In den Gottesdiensten der Lesbischen und Schwulen Basiskirche in Basel (LSBK), die ich seit Jahren mitgestalte und in den Seminaren und Retraitenwochen meines „Projektes“ C-Queer – Schwule und Lesben in christlicher Spiritualität kommt mir von lesbischen Frauen und schwulen Männern eine Sehnsucht entgegen. Eine Sehnsucht von Menschen, die ihre Sexualität bejahen, eine relevante Form von Glauben suchen und einen spirituellen Weg gehen wollen. (S. 15)

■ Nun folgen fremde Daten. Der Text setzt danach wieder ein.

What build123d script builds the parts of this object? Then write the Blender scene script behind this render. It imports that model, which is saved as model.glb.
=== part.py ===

In zwölf Kapiteln entfaltet sich ein Themenspektrum von Homosexualität als Potenzial über „Coming Out als Sakrament“ und den Umgang mit spezifisch schwullesbischen Verletzungen (vor allem durch Homophobie), gelebte Sexualität bis hin zu „Coming In“ (meditative oder mystische Selbstbegegnung, als Gelegenheit, dem „Höheren Selbst“ Raum zu geben und dadurch Rollenzwänge und destruktive Lebensmuster loszulassen), zum „Christusweg für Schwule und Lesben“ und zu Formen spiritueller Gemeinschaften (auch dieses Kapitel ist sehr christentums-spezifisch und so vielleicht noch für Anhänger_innen anderer etablierter Religionen brauchbar – wer seine Spiritualität außerhalb etablierter Strukturen lebt, wird selbst herausfinden müssen, welche Optionen es in puncto Gemeinschaft gibt). Eine Adressen- und eine kommentierte Literaturliste runden das Buch ab. Es ist überdies als Arbeitsbuch angelegt, jedes Kapitel endet mit Fragen zur Reflexion, Übungen und Gebeten.

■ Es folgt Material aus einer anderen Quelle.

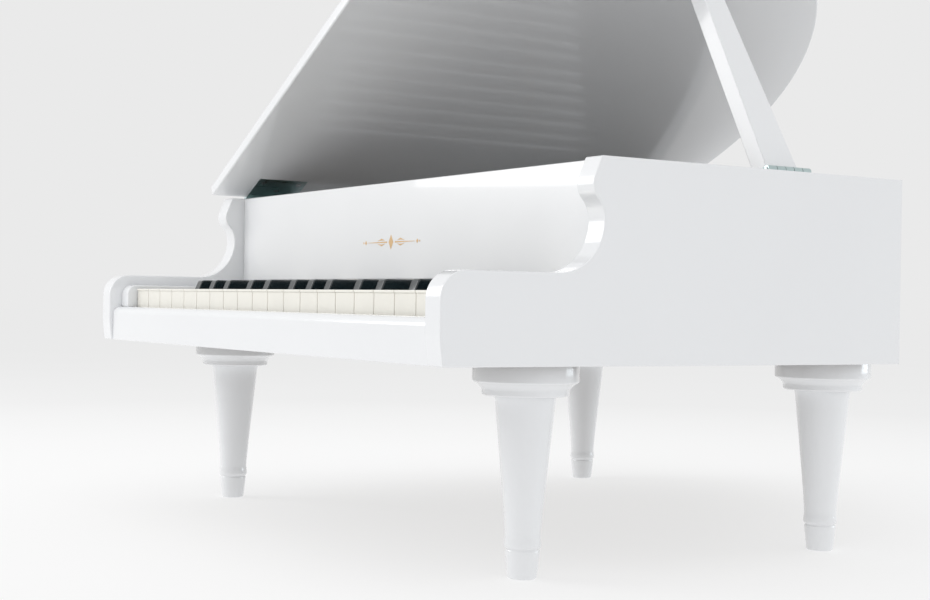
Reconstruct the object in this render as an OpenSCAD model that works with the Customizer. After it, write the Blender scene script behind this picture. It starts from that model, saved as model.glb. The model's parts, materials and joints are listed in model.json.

Mattmann schöpft in diesem sehr persönlichen Buch immer wieder aus seiner eigenen Erfahrung. Daß er auch vor dem Hintergrund seiner eigenen evangelikalen Kindheit sich mit der Problematik fundamentalistischer Gruppen auseinandergesetzt hat, läßt den Eindruck entstehen, daß er zumindest in den protestantischen Denominationen die Problematiken kennt. (Katholische Zustände werden leider kaum diskutiert.) Es scheint hier und da auch durch, daß die Schweizer Zustände, von denen Mattmann berichtet, sich von denen des deutschen Protestantismus merklich unterscheiden.

Zur Kritik Es geht in „Coming In“ ausschließlich um sexuelle Orientierung. Die Differenzierung zwischen lesbischen und schwulen Erfahrungen wird kaum berücksichtigt, Fragen nach Geschlechtsidentität bzw. gender geraten ebenfalls kaum ins Blickfeld. „Queer“ wird als Synonym für „lesbisch und schwul“ verwendet, Bisexualität und trans* erfahren keine Würdigung. Beim Thema Beziehungen wird die christliche Werteperspektive überdeutlich; die monogame Dauerbeziehung scheint ihm neben einem aus Berufung gelebten Zölibat leider die einzig heilige und auf Dauer gesunde Option zu sein. Es stellt sich auch die Frage, ob der Ansatz „Homosexualität als Potenzial“ nicht problematisch essentialistisch ist, d.h. Schwule und Lesben auf eine Wesenhaftigkeit festlegt, die so vielleicht gar nicht zutreffend ist. (Siehe dazu meine Kritik am Gedanken spezifischer sozialer und spiritueller Rollen für Lesben und Schwule.) Mir stellt sich an diesem Punkt die Frage, wie problematisch oder unproblematisch der Gedanke einer fluiden Sexualität & Geschlechtsidentität mit unscharfen Grenzen für Mattmann wäre.

Für mich als heidnische Leserin war die eindeutig christliche Perspektive über weite Strecken recht schwer verdaulich, obwohl das Buch sich mit einiger „Übersetzungsarbeit“ sicher auch jenseits des Christentums als Arbeitsbuch gebrauchen läßt. Interessant scheint mir jedoch der Gedanke, Coming Out als Sakrament zu feiern, den ich für mich übersetze: Coming Out spirituell begleiten und rituell, als Übergang, zu feiern.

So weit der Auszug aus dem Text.